[Stored dataset items]
• • •
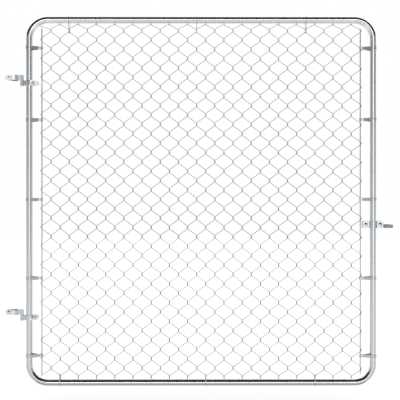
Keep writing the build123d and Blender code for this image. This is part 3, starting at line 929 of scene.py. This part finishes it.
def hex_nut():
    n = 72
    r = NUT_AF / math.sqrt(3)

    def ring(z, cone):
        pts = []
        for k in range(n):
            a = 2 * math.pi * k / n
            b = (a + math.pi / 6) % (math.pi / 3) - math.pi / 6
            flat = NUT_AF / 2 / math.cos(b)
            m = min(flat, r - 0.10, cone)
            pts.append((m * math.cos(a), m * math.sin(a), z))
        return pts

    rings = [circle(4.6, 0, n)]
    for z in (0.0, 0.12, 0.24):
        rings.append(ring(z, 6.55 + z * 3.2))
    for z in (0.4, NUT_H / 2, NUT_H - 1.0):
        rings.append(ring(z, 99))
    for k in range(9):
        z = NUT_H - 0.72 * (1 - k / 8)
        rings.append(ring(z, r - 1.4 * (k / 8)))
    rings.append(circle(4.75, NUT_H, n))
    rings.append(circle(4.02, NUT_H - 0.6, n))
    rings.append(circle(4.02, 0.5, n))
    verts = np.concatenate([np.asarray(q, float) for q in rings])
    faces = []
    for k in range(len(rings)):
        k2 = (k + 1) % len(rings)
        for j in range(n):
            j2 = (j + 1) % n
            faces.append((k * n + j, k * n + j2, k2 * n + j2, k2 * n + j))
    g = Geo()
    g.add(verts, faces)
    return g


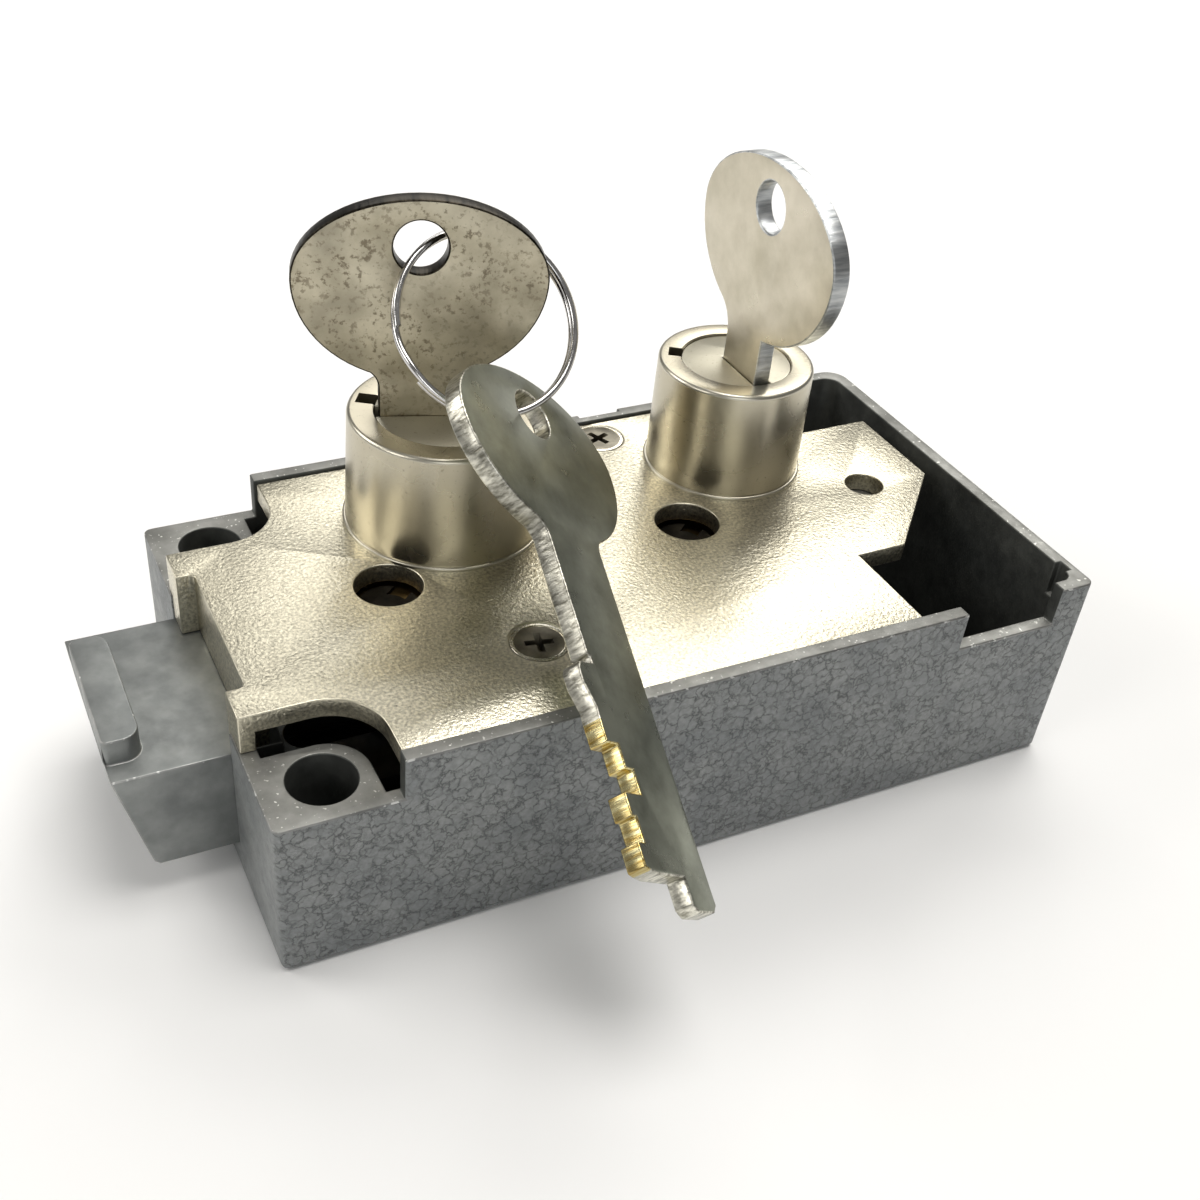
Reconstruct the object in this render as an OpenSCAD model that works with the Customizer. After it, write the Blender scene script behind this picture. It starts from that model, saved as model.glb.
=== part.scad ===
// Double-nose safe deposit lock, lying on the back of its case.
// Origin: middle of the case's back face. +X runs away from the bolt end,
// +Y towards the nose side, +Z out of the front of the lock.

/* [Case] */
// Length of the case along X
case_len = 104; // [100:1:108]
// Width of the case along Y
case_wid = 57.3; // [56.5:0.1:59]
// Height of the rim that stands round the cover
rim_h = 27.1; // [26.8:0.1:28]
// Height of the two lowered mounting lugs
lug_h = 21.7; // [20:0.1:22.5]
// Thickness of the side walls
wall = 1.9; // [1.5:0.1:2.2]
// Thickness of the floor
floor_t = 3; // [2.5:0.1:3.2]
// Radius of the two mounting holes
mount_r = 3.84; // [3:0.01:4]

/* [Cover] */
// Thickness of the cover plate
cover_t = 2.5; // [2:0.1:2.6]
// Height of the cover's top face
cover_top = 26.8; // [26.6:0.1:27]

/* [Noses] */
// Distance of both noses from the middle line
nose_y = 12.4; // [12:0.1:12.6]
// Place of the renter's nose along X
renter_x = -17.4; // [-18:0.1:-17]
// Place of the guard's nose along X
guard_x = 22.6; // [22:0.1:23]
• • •
Reproduce the records in full, exactly as written.

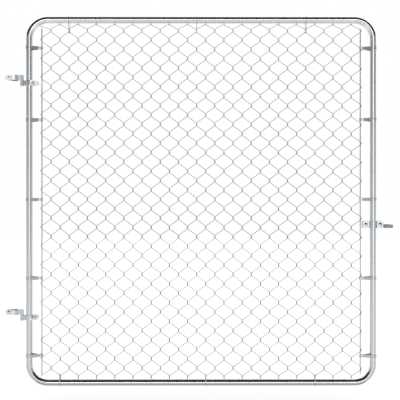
Keep writing the build123d and Blender code for this image. This is part 3, starting at line 929 of scene.py. This part finishes it.
def hex_nut():
    n = 72
    r = NUT_AF / math.sqrt(3)

    def ring(z, cone):
        pts = []
        for k in range(n):
            a = 2 * math.pi * k / n
            b = (a + math.pi / 6) % (math.pi / 3) - math.pi / 6
            flat = NUT_AF / 2 / math.cos(b)
            m = min(flat, r - 0.10, cone)
            pts.append((m * math.cos(a), m * math.sin(a), z))
        return pts

    rings = [circle(4.6, 0, n)]
    for z in (0.0, 0.12, 0.24):
        rings.append(ring(z, 6.55 + z * 3.2))
    for z in (0.4, NUT_H / 2, NUT_H - 1.0):
        rings.append(ring(z, 99))
    for k in range(9):
        z = NUT_H - 0.72 * (1 - k / 8)
        rings.append(ring(z, r - 1.4 * (k / 8)))
    rings.append(circle(4.75, NUT_H, n))
    rings.append(circle(4.02, NUT_H - 0.6, n))
    rings.append(circle(4.02, 0.5, n))
    verts = np.concatenate([np.asarray(q, float) for q in rings])
    faces = []
    for k in range(len(rings)):
        k2 = (k + 1) % len(rings)
        for j in range(n):
            j2 = (j + 1) % n
            faces.append((k * n + j, k * n + j2, k2 * n + j2, k2 * n + j))
    g = Geo()
    g.add(verts, faces)
    return g


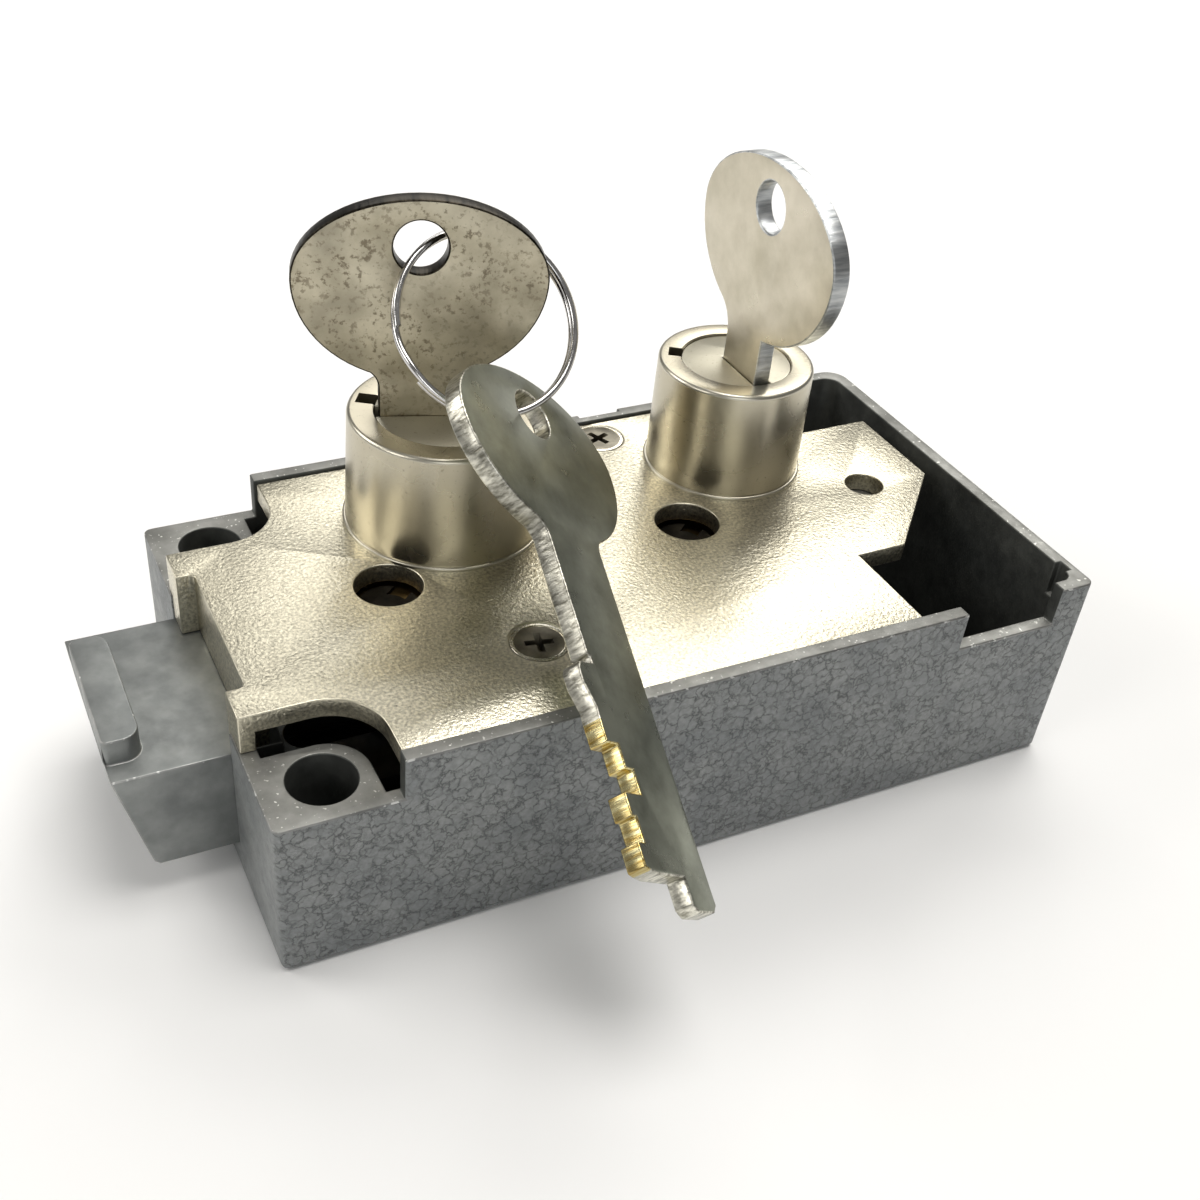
Reconstruct the object in this render as an OpenSCAD model that works with the Customizer. After it, write the Blender scene script behind this picture. It starts from that model, saved as model.glb.
=== part.scad ===
// Double-nose safe deposit lock, lying on the back of its case.
// Origin: middle of the case's back face. +X runs away from the bolt end,
// +Y towards the nose side, +Z out of the front of the lock.

/* [Case] */
// Length of the case along X
case_len = 104; // [100:1:108]
// Width of the case along Y
case_wid = 57.3; // [56.5:0.1:59]
// Height of the rim that stands round the cover
rim_h = 27.1; // [26.8:0.1:28]
// Height of the two lowered mounting lugs
lug_h = 21.7; // [20:0.1:22.5]
// Thickness of the side walls
wall = 1.9; // [1.5:0.1:2.2]
// Thickness of the floor
floor_t = 3; // [2.5:0.1:3.2]
// Radius of the two mounting holes
mount_r = 3.84; // [3:0.01:4]

/* [Cover] */
// Thickness of the cover plate
cover_t = 2.5; // [2:0.1:2.6]
// Height of the cover's top face
cover_top = 26.8; // [26.6:0.1:27]

/* [Noses] */
// Distance of both noses from the middle line
nose_y = 12.4; // [12:0.1:12.6]
// Place of the renter's nose along X
renter_x = -17.4; // [-18:0.1:-17]
// Place of the guard's nose along X
guard_x = 22.6; // [22:0.1:23]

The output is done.